Tuesday, July 14, 2009

Fish people, move along.

This is not about fish. I would probably love fish if I didn't kill them all within seconds of putting them in my fish tank. This is an actual picture of my aquarium: As you can see, no fish. I've decided to just grow algae in it since that is the only thing that thrives. This will probably be the last you hear about fish on here unless I rub another one out or attempt to describe some abomination I tried to make for dinner.
I am not going to write about the band Phish either, so if you have gotten your feathers ruffled because I spelled it wrong, simmer down. I met a Phish follower named "Koochie," (seriously that's what he said) when I was in high school and he was a creepy dude (kind of a long, weird story,) so I've been too scared to attempt to listen to their music.
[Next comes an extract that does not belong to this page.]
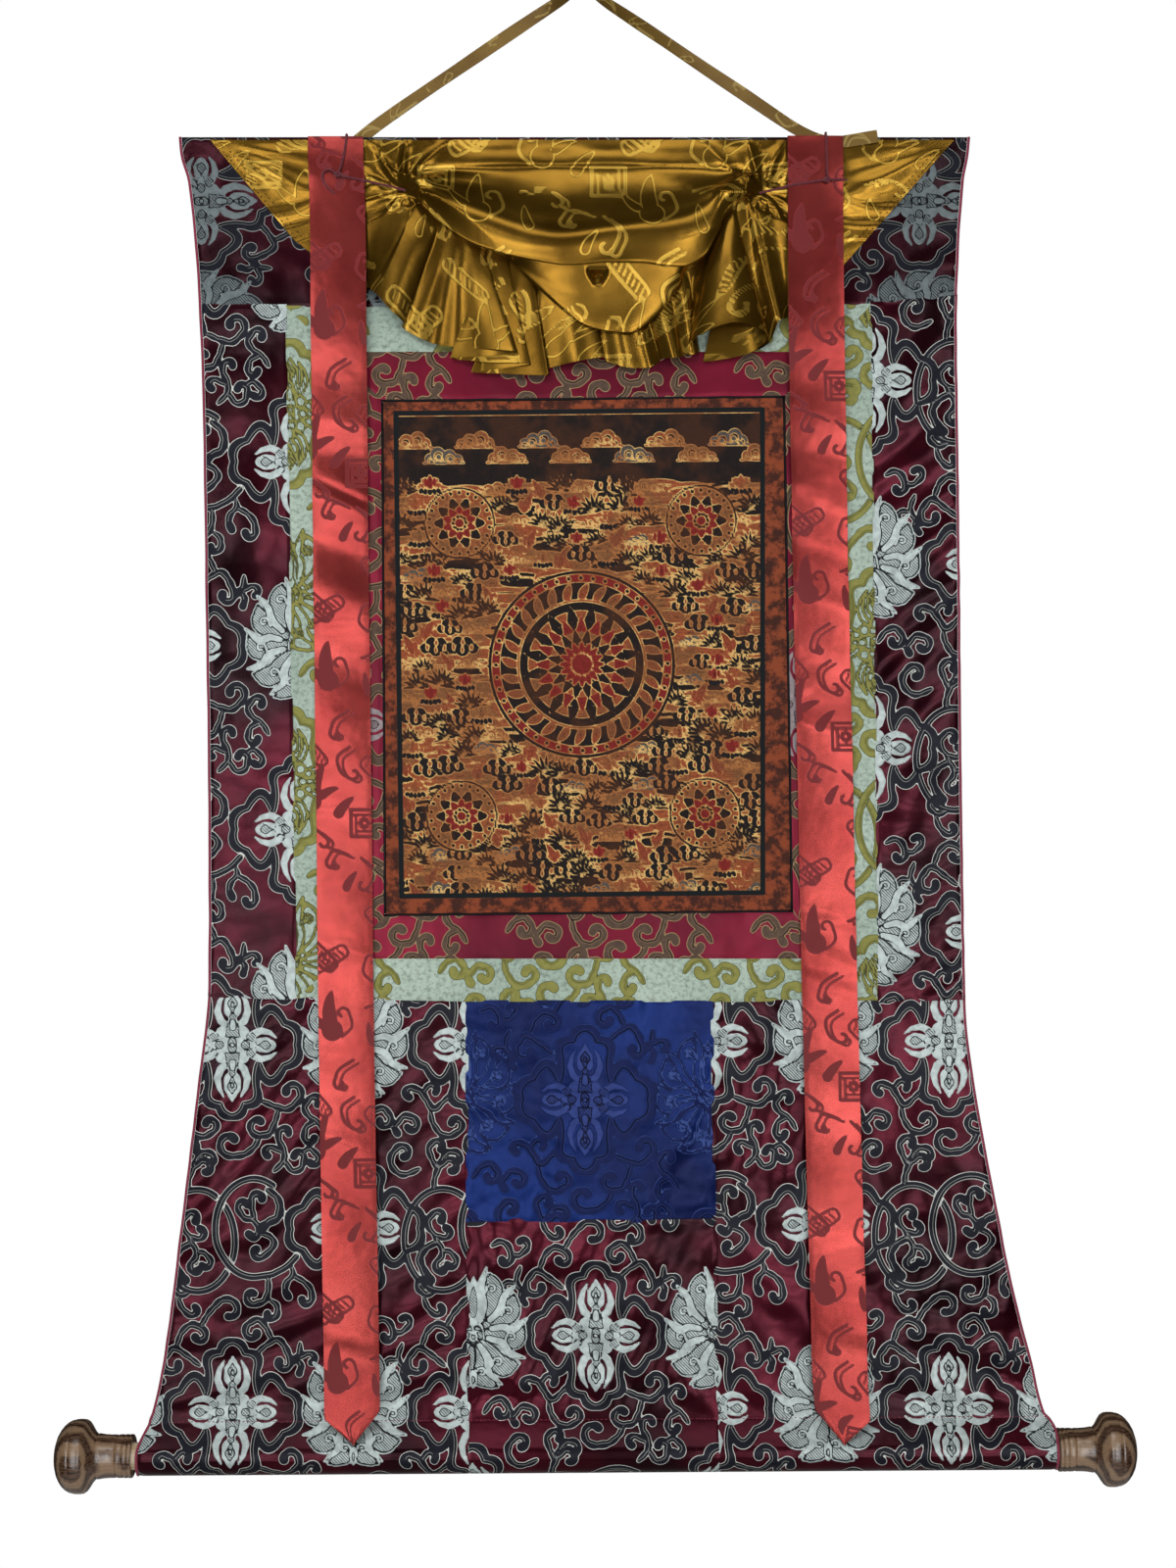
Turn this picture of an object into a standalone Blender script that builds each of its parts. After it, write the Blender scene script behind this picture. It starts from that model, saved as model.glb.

Fish is my son's nickname, in case I've gone too far. Are you bored yet?
I'm kind of a stay at home mom, but I babysit. My son is the most adorable, sweet, special creature on the planet, I'm completely in love with him. I've been married for three and a half years, but practically married for almost ten, (to a guy that pretty much just left us for a gorgeous male to female transsexual and to try as hard as he can to get the full alcoholic experience.) I'm a scorpio. I have four bearded dragons, and three cats, (who all have serious psychological problems.) I enjoy knitting hats. I have many lovely friends who are great moms and fun people, ( and are all in their own ways crazy and dysfunctional too and I love them!)
I got drunk one time and asked my best friend to cut my hair like Jeff Foxworthy.
I think that's enough ice breaking. Should anyone ever decide to follow this, I will wonder about you. This is all crap.